We all look forward to the fall runs and bites as some of the best action of the year, but this season has been a strange one. Unseasonably hot air and water temperatures punctuated by a couple of unusually early and strong cold snaps has the water temperatures in a yo-yo pattern, disrupting most normal patterns. Because of that, anglers need to go with the flow, be creative and expect the unexpected at times.
A case in point would be getting snook and reds to cooperate. In the past couple of weeks whitebait has been an easy mark. Plentiful bait in a wide variety of sizes is available on the grass flats and has been very productive for trout, mackerel, kings, bonito, bluefish and snapper. While live pilchards are widely regarded as the premium bait for snook and to a lesser extent redfish, they have not been as productive this season. Fresh cut ladyfish, snakefish,mullet, and pinfish have out-produced live offerings both in numbers and size of reds and snook for me in the past few weeks.
While using cut bait has always been somewhat successful in deeper cuts and holes at the bottom of big tides, my clients and I have been "chunking" cut bait right up in the bushes at high tides with good success.
Trout season closed on Sunday morning for two months. Considering how hard the trout population got hit locally from the red tides of 2004, I do not see a problem with the closure even though the specks are making a strong comeback.
I do wish that the closure were at some other point on the calendar for our district as November/December are two of the premium months for trout. For pure sport you cannot beat heading out early or on a cloudy day and toss around small top water plugs over broken grass beds in four to six feet of water. Non-stop rod bending is almost a given.

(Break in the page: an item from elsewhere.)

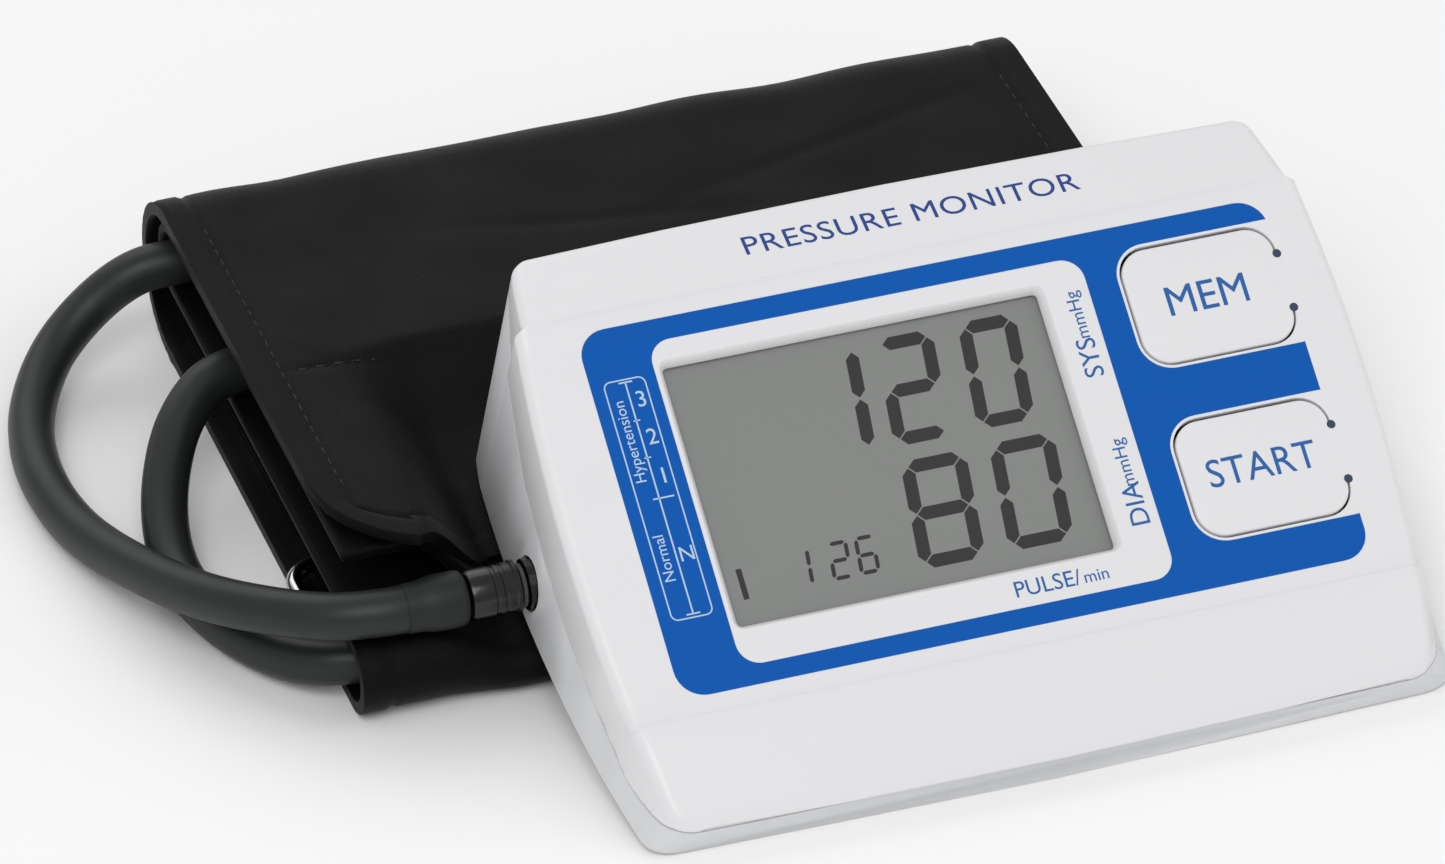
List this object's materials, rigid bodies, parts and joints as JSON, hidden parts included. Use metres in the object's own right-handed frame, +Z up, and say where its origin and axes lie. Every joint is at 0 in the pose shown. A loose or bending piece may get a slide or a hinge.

It remains to be seen if the big pelagic blitz is going to happen here or not. So far the action has been sporadic near the beaches. There is plenty of time left and quite often the big push does not come until turkey day. The bulk of the migration sometimes occurs way offshore of our coast.
Reports from the Panhandle around Destin indicate they are still enjoying hot action with kingfish and cobia. That bodes well for us for a good November and maybe December.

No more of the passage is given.